Entries with parts and joints
- - -
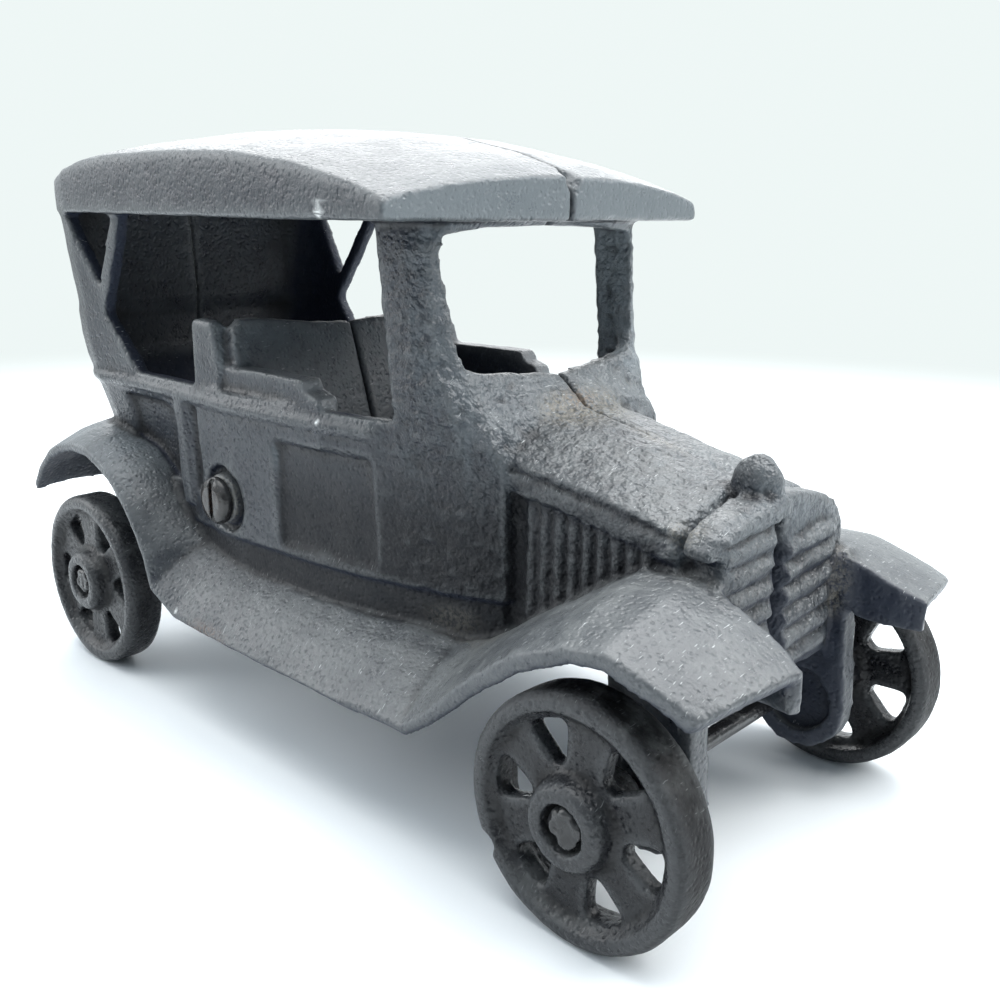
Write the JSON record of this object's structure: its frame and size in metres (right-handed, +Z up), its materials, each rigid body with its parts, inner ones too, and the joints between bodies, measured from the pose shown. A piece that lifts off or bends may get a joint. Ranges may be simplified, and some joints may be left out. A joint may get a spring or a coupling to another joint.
{
  "type": "cast iron toy car",
  "caption": "Cast iron toy touring car: two hollow halves clamped by a slotted screw, with spoked wheels turning on plain rod axles.",
  "frame": {"origin": "on the ground, below the middle of the bounding box", "axes": "+X is forward, +Y is the car's left and +Z is up"},
  "size_m": [0.1678, 0.0764, 0.103],
  "materials": {
    "painted_iron": "worn black paint on rough sand-cast iron",
    "painted_iron_left": "worn black paint on rough sand-cast iron",
    "wheel_iron": "worn black paint on cast iron",
    "rod_steel": "blackened steel, hammered head",
    "screw_steel": "blackened steel with a worn slot"
  },
  "bodies": {
    "body": {"body_half_right": "painted_iron", "body_half_left": "painted_iron_left", "body_screw": "screw_steel"},
    "front_rod": {"front_axle": "rod_steel"},
    "rear_rod": {"rear_axle": "rod_steel"},
    "front_right": {"wheel_front_right": "wheel_iron"},
    "front_left": {"wheel_front_left": "wheel_iron"},
    "rear_right": {"wheel_rear_right": "wheel_iron"},
    "rear_left": {"wheel_rear_left": "wheel_iron"}
  },
  "joints": [
    {"name": "front_axle_spin", "type": "hinge", "parent": "body", "child": "front_rod", "pos_m": [0.06379, 0, 0.017], "axis": [0, 1, 0], "continuous": true},
    {"name": "rear_axle_spin", "type": "hinge", "parent": "body", "child": "rear_rod", "pos_m": [-0.06161, 0, 0.017], "axis": [0, 1, 0], "continuous": true},
    {"name": "wheel_front_right_spin", "type": "hinge", "parent": "front_rod", "child": "front_right", "pos_m": [0.06379, -0.0331, 0.017], "axis": [0, 1, 0], "continuous": true},
    {"name": "wheel_front_left_spin", "type": "hinge", "parent": "front_rod", "child": "front_left", "pos_m": [0.06379, 0.0331, 0.017], "axis": [0, 1, 0], "continuous": true},
    {"name": "wheel_rear_right_spin", "type": "hinge", "parent": "rear_rod", "child": "rear_right", "pos_m": [-0.06161, -0.0331, 0.017], "axis": [0, 1, 0], "continuous": true},
    {"name": "wheel_rear_left_spin", "type": "hinge", "parent": "rear_rod", "child": "rear_left", "pos_m": [-0.06161, 0.0331, 0.017], "axis": [0, 1, 0], "continuous": true}
  ]
}
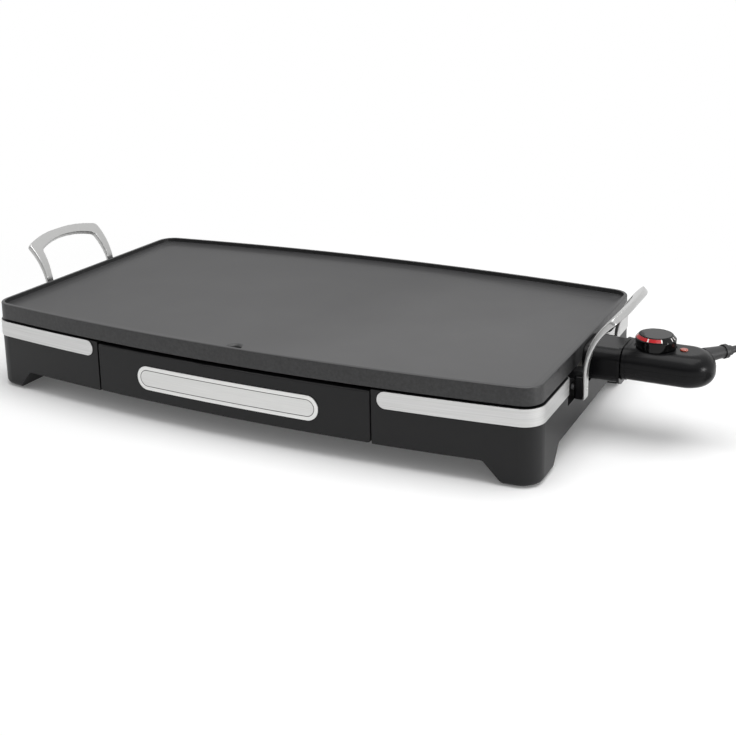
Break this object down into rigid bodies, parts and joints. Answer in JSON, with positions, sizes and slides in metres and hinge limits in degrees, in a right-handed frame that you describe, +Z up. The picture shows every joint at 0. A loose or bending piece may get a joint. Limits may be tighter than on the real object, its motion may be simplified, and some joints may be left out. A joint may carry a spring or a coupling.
{
  "type": "electric plancha",
  "caption": "Table plancha with a bowed cast cooking plate that lifts off, a sliding drip drawer below, carrying handles and a plug-in thermostat on the right end.",
  "frame": {"origin": "on the table under the middle of the cooking plate, in the plane of the rubber feet", "axes": "+X along the plate to the thermostat, +Y to the back, away from the drawer front, +Z up"},
  "size_m": [0.8873, 0.3182, 0.1242],
  "materials": {
    "base_plastic": "fine satin grain",
    "front_plastic": "fine satin grain",
    "case_plastic": "satin",
    "knob_plastic": "half gloss",
    "rubber_black": "matt",
    "lead_rubber": "satin",
    "steel_trim": "brushed along its length",
    "badge_metal": "brushed, with a fine engraved line",
    "handle_metal": "satin cast",
    "plate_coat": "dark non-stick coat on cast metal",
    "tray_coat": "black enamel",
    "reflector_sheet": "bright sheet",
    "plated_steel": "zinc plated",
    "element_sheath": "dull sheath",
    "ceramic_white": "unglazed",
    "pin_brass": "nickel plated",
    "lens_amber": "clear, amber red"
  },
  "bodies": {
    "base": {"base_housing": "base_plastic", "foot_pads": "rubber_black", "plate_rest_pads": "rubber_black", "heat_reflector": "reflector_sheet", "drawer_rail_right": "plated_steel", "drawer_rail_left": "plated_steel", "trim_front_right": "steel_trim", "trim_front_left": "steel_trim", "trim_rear_right": "steel_trim", "trim_rear_left": "steel_trim"},
    "drawer": {"drawer_front": "front_plastic", "drawer_badge": "badge_metal", "drawer_tray": "tray_coat", "drawer_screws": "plated_steel"},
    "plate": {"cooking_plate": "plate_coat", "heating_element": "element_sheath", "terminal_block": "ceramic_white", "terminal_pins": "pin_brass", "probe_sleeve": "plated_steel", "socket_collar": "case_plastic", "handle_right": "handle_metal", "handle_left": "handle_metal", "bracket_front_right": "case_plastic", "bracket_front_left": "case_plastic", "bracket_rear_right": "case_plastic", "bracket_rear_left": "case_plastic", "handle_screws": "plated_steel", "bracket_screws": "plated_steel"},
    "thermostat": {"controller_upper_shell": "case_plastic", "controller_lower_shell": "case_plastic", "connector_nose": "case_plastic", "contact_sleeves": "pin_brass", "probe_rod": "plated_steel", "thermostat_switch": "ceramic_white", "pilot_lens": "lens_amber", "strain_relief": "lead_rubber", "mains_lead": "lead_rubber", "lead_coil": "lead_rubber", "mains_plug": "lead_rubber", "plug_pins": "pin_brass"},
    "knob": {"temperature_knob": "knob_plastic", "knob_cap": "knob_plastic", "knob_shaft": "plated_steel"}
  },
  "joints": [
    {"name": "drawer_slide", "type": "slide", "parent": "base", "child": "drawer", "axis": [0, -1, 0], "range_m": [0, 0.2]},
    {"name": "plate_lift", "type": "slide", "parent": "base", "child": "plate", "axis": [0, 0, 1], "range_m": [0, 0.12]},
    {"name": "thermostat_pull", "type": "slide", "parent": "plate", "child": "thermostat", "axis": [1, 0, 0], "range_m": [0, 0.09]},
    {"name": "knob_turn", "type": "hinge", "parent": "thermostat", "child": "knob", "pos_m": [0.3372, 0, 0.083], "axis": [0, 0, -1], "range_deg": [0, 270]}
  ]
}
- - -
What this task involves
Reproduce the whole listing word for word.

Answer
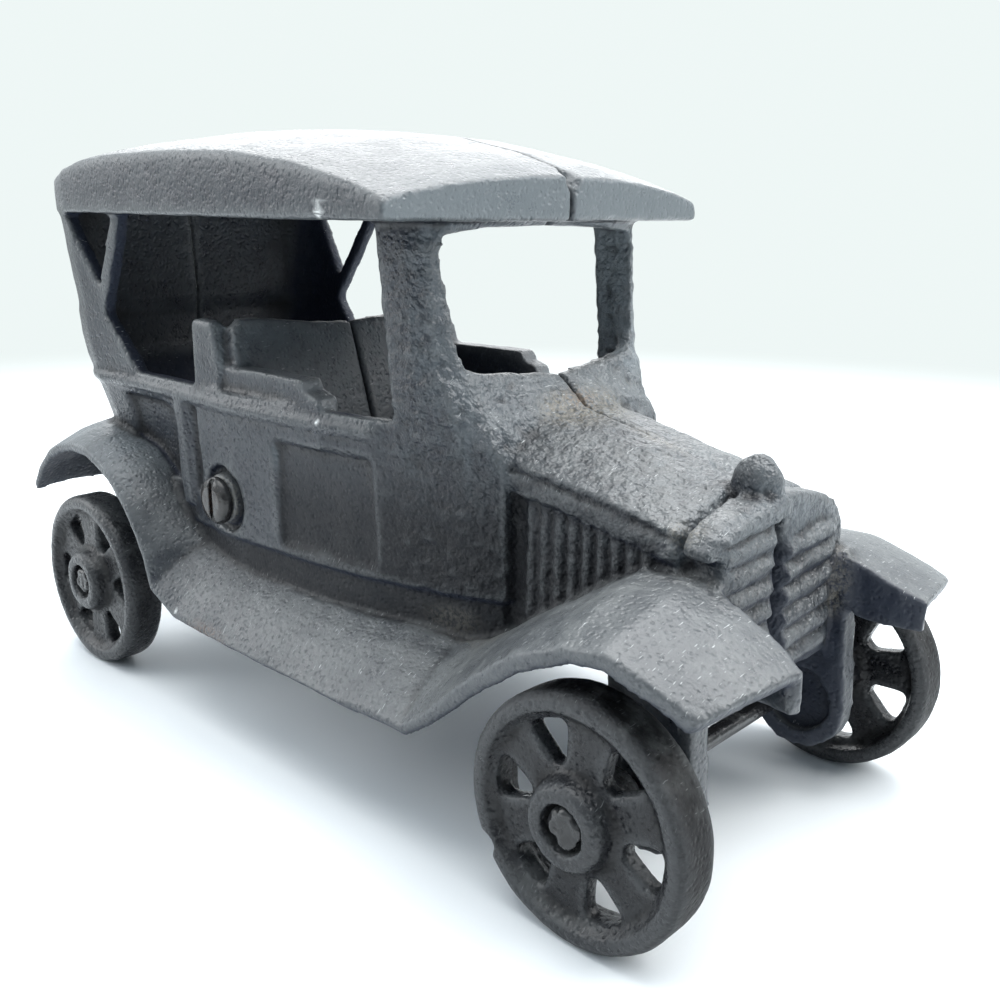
Write the JSON record of this object's structure: its frame and size in metres (right-handed, +Z up), its materials, each rigid body with its parts, inner ones too, and the joints between bodies, measured from the pose shown. A piece that lifts off or bends may get a joint. Ranges may be simplified, and some joints may be left out. A joint may get a spring or a coupling to another joint.
{
  "type": "cast iron toy car",
  "caption": "Cast iron toy touring car: two hollow halves clamped by a slotted screw, with spoked wheels turning on plain rod axles.",
  "frame": {"origin": "on the ground, below the middle of the bounding box", "axes": "+X is forward, +Y is the car's left and +Z is up"},
  "size_m": [0.1678, 0.0764, 0.103],
  "materials": {
    "painted_iron": "worn black paint on rough sand-cast iron",
    "painted_iron_left": "worn black paint on rough sand-cast iron",
    "wheel_iron": "worn black paint on cast iron",
    "rod_steel": "blackened steel, hammered head",
    "screw_steel": "blackened steel with a worn slot"
  },
  "bodies": {
    "body": {"body_half_right": "painted_iron", "body_half_left": "painted_iron_left", "body_screw": "screw_steel"},
    "front_rod": {"front_axle": "rod_steel"},
    "rear_rod": {"rear_axle": "rod_steel"},
    "front_right": {"wheel_front_right": "wheel_iron"},
    "front_left": {"wheel_front_left": "wheel_iron"},
    "rear_right": {"wheel_rear_right": "wheel_iron"},
    "rear_left": {"wheel_rear_left": "wheel_iron"}
  },
  "joints": [
    {"name": "front_axle_spin", "type": "hinge", "parent": "body", "child": "front_rod", "pos_m": [0.06379, 0, 0.017], "axis": [0, 1, 0], "continuous": true},
    {"name": "rear_axle_spin", "type": "hinge", "parent": "body", "child": "rear_rod", "pos_m": [-0.06161, 0, 0.017], "axis": [0, 1, 0], "continuous": true},
    {"name": "wheel_front_right_spin", "type": "hinge", "parent": "front_rod", "child": "front_right", "pos_m": [0.06379, -0.0331, 0.017], "axis": [0, 1, 0], "continuous": true},
    {"name": "wheel_front_left_spin", "type": "hinge", "parent": "front_rod", "child": "front_left", "pos_m": [0.06379, 0.0331, 0.017], "axis": [0, 1, 0], "continuous": true},
    {"name": "wheel_rear_right_spin", "type": "hinge", "parent": "rear_rod", "child": "rear_right", "pos_m": [-0.06161, -0.0331, 0.017], "axis": [0, 1, 0], "continuous": true},
    {"name": "wheel_rear_left_spin", "type": "hinge", "parent": "rear_rod", "child": "rear_left", "pos_m": [-0.06161, 0.0331, 0.017], "axis": [0, 1, 0], "continuous": true}
  ]
}
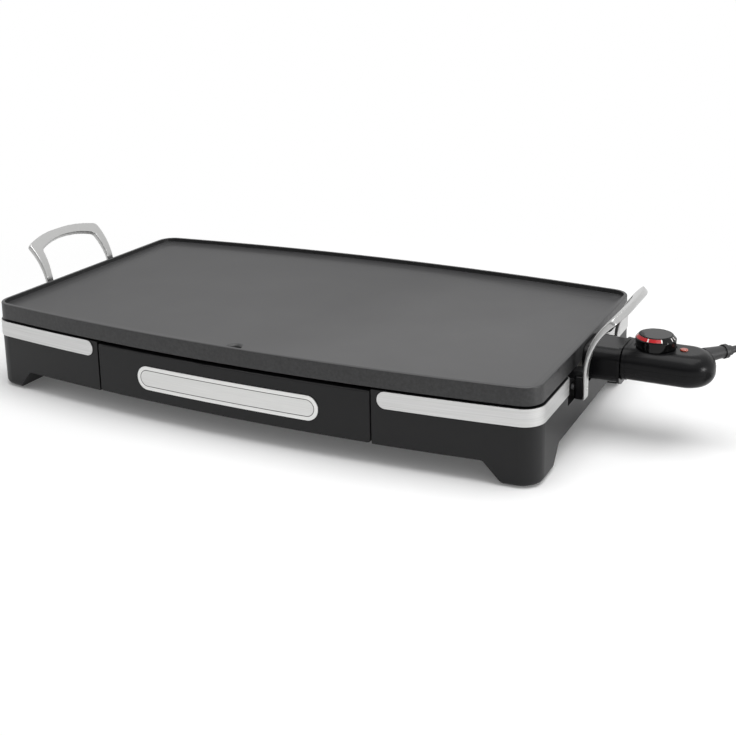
Break this object down into rigid bodies, parts and joints. Answer in JSON, with positions, sizes and slides in metres and hinge limits in degrees, in a right-handed frame that you describe, +Z up. The picture shows every joint at 0. A loose or bending piece may get a joint. Limits may be tighter than on the real object, its motion may be simplified, and some joints may be left out. A joint may carry a spring or a coupling.
{
  "type": "electric plancha",
  "caption": "Table plancha with a bowed cast cooking plate that lifts off, a sliding drip drawer below, carrying handles and a plug-in thermostat on the right end.",
  "frame": {"origin": "on the table under the middle of the cooking plate, in the plane of the rubber feet", "axes": "+X along the plate to the thermostat, +Y to the back, away from the drawer front, +Z up"},
  "size_m": [0.8873, 0.3182, 0.1242],
  "materials": {
    "base_plastic": "fine satin grain",
    "front_plastic": "fine satin grain",
    "case_plastic": "satin",
    "knob_plastic": "half gloss",
    "rubber_black": "matt",
    "lead_rubber": "satin",
    "steel_trim": "brushed along its length",
    "badge_metal": "brushed, with a fine engraved line",
    "handle_metal": "satin cast",
    "plate_coat": "dark non-stick coat on cast metal",
    "tray_coat": "black enamel",
    "reflector_sheet": "bright sheet",
    "plated_steel": "zinc plated",
    "element_sheath": "dull sheath",
    "ceramic_white": "unglazed",
    "pin_brass": "nickel plated",
    "lens_amber": "clear, amber red"
  },
  "bodies": {
    "base": {"base_housing": "base_plastic", "foot_pads": "rubber_black", "plate_rest_pads": "rubber_black", "heat_reflector": "reflector_sheet", "drawer_rail_right": "plated_steel", "drawer_rail_left": "plated_steel", "trim_front_right": "steel_trim", "trim_front_left": "steel_trim", "trim_rear_right": "steel_trim", "trim_rear_left": "steel_trim"},
    "drawer": {"drawer_front": "front_plastic", "drawer_badge": "badge_metal", "drawer_tray": "tray_coat", "drawer_screws": "plated_steel"},
    "plate": {"cooking_plate": "plate_coat", "heating_element": "element_sheath", "terminal_block": "ceramic_white", "terminal_pins": "pin_brass", "probe_sleeve": "plated_steel", "socket_collar": "case_plastic", "handle_right": "handle_metal", "handle_left": "handle_metal", "bracket_front_right": "case_plastic", "bracket_front_left": "case_plastic", "bracket_rear_right": "case_plastic", "bracket_rear_left": "case_plastic", "handle_screws": "plated_steel", "bracket_screws": "plated_steel"},
    "thermostat": {"controller_upper_shell": "case_plastic", "controller_lower_shell": "case_plastic", "connector_nose": "case_plastic", "contact_sleeves": "pin_brass", "probe_rod": "plated_steel", "thermostat_switch": "ceramic_white", "pilot_lens": "lens_amber", "strain_relief": "lead_rubber", "mains_lead": "lead_rubber", "lead_coil": "lead_rubber", "mains_plug": "lead_rubber", "plug_pins": "pin_brass"},
    "knob": {"temperature_knob": "knob_plastic", "knob_cap": "knob_plastic", "knob_shaft": "plated_steel"}
  },
  "joints": [
    {"name": "drawer_slide", "type": "slide", "parent": "base", "child": "drawer", "axis": [0, -1, 0], "range_m": [0, 0.2]},
    {"name": "plate_lift", "type": "slide", "parent": "base", "child": "plate", "axis": [0, 0, 1], "range_m": [0, 0.12]},
    {"name": "thermostat_pull", "type": "slide", "parent": "plate", "child": "thermostat", "axis": [1, 0, 0], "range_m": [0, 0.09]},
    {"name": "knob_turn", "type": "hinge", "parent": "thermostat", "child": "knob", "pos_m": [0.3372, 0, 0.083], "axis": [0, 0, -1], "range_deg": [0, 270]}
  ]
}